The WBA has hired Brentwood-based real estate company Marple and Associates, owned by Cathie and Matt Maples to serve as a local property manager and leasing/sales agent for key elements of the project, including the planned leasing to vintners and restaurateurs.

“When people see the project happening, it will narrow skepticism of the project,” Cathie Maples said.

In February, through its wholly owned subsidiary, World Business Academy Sustainable Vision 1, LLC, the WBA received the Deer Ridge property, including the clubhouse as a donation from the club’s owner, Deer Ridge Golf Club, LP. During the entire 17-year period - from 2002 to 2019 - the golf course has never been financially successful, prompting the last owner to permanently close the course and clubhouse in September 2019.

Over the past 18 months, the WBA has explored various ways to redevelop the property to provide visually appealing open space and be financially self-sustaining. Two master plan concepts were formally submitted to the city for informal review under the city’s Preliminary Review Process. City staff developed and published an unscientific online survey regarding the potential reuse of the property. The survey was open from April 12 to April 28. There were 484 responses to the survey. Of those respondents, 48.5 % identified themselves as living in the Deer Ridge area, with an additional 16.5% reporting living in the Shadow Lakes area.

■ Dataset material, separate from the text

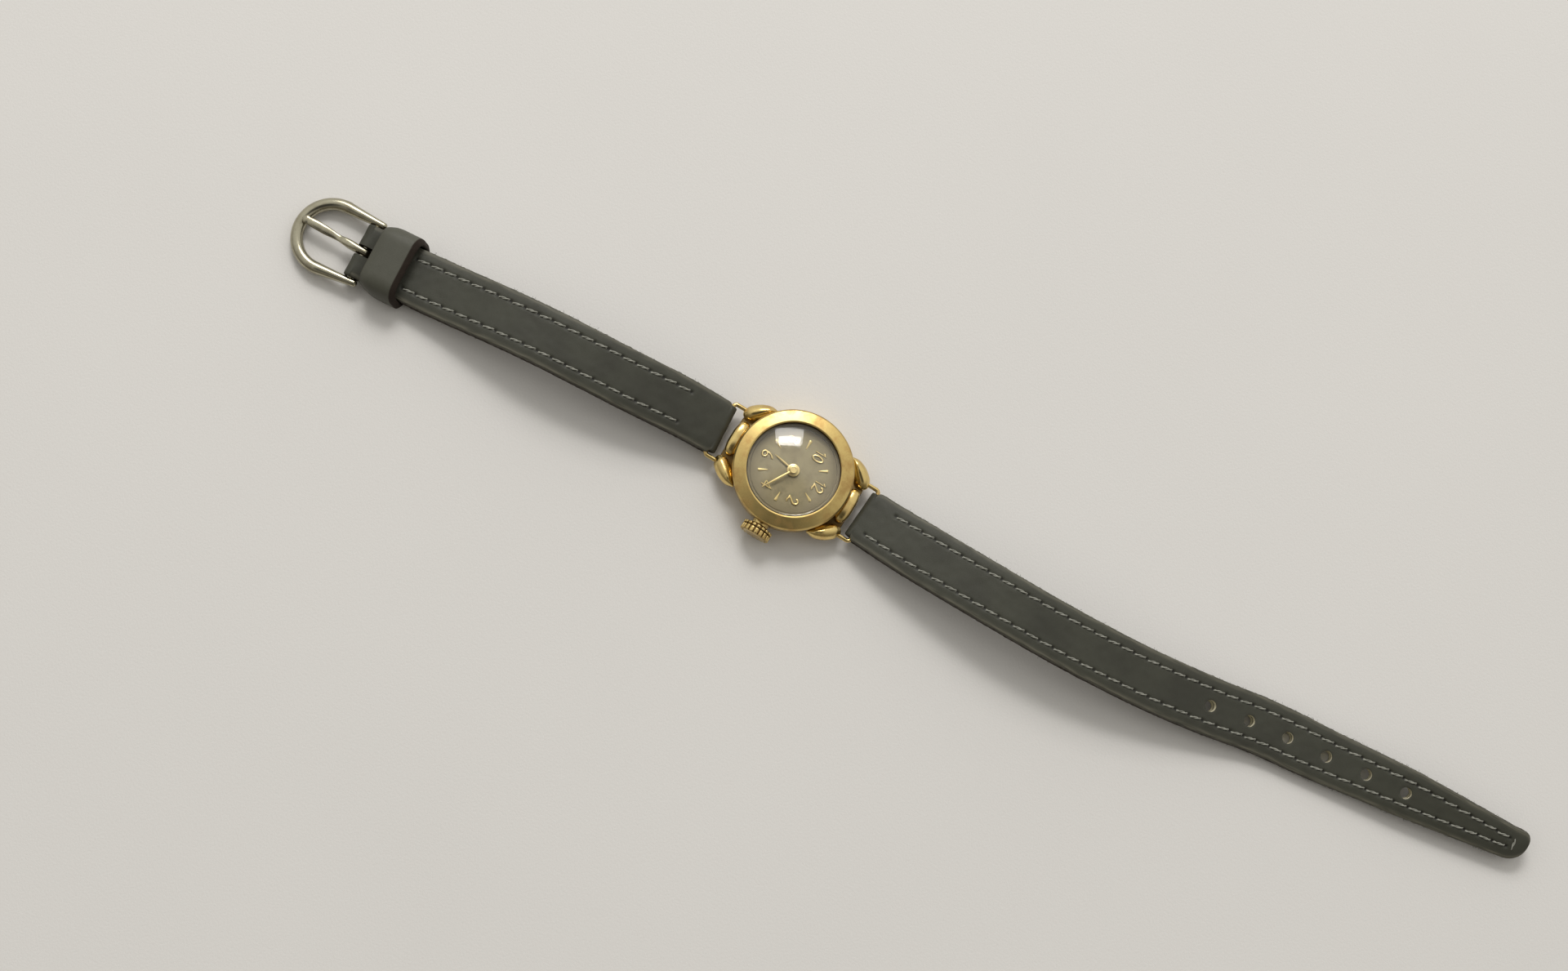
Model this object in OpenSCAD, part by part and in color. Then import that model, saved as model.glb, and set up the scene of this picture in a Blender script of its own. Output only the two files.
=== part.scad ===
// Small round-cased wristwatch with a hand-wound movement and a two-piece leather strap.
// It lies open on a flat surface: millimetres, Z up through the dial, Y towards twelve o'clock.
// The origin is the centre of the case back's flat resting face.

/* [Case] */
// Diameter of the movement that the case is built round
movement_d = 13.2; // [13.1:0.1:13.8]
// Wall of the case ring outside the movement
case_wall = 1.65; // [1.5:0.05:2]
// Height of the case ring
case_h = 3.4; // [3.35:0.05:3.8]
// Thickness of the case back
back_t = 0.5; // [0.4:0.05:0.7]
// Diameter of the flat resting face on the back
back_flat_d = 12.4; // [11:0.1:13]
// How far the bezel stands out past the case ring
bezel_lip = 0.2; // [0.1:0.05:0.4]
// Height of the bezel
bezel_h = 1.35; // [1.2:0.05:1.6]
// Distance from the centre to each lug end face
lug_reach = 10; // [9.8:0.1:10.6]
// Radius of the claw's round back beside the case
claw_r = 1.25; // [1.1:0.05:1.35]
// Radius of the claw's tip
claw_tip_r = 0.8; // [0.7:0.05:0.85]
// Width of the pillow between two claws
pillow_w = 4.2; // [3.6:0.1:4.6]

/* [Crystal and dial] */
// Diameter of the crystal where it shows in the bezel
crystal_d = 13; // [12.4:0.1:13.2]
// Wall of the crystal
crystal_wall = 0.5; // [0.4:0.05:0.7]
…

• 70.5% of all respondents preferred organic agricultural use in preference to leaving the property as is.

• The agricultural crop most preferred was grapevines. Lavender and olive trees were also supported to a lesser extent.

• 87% supported public trails on the former golf course, while 5.6% preferred a private, fee-based trail system.

City staff have not completed its analysis of the proposal. The proposal may be considered by the Brentwood Planning Commission and City Council this summer.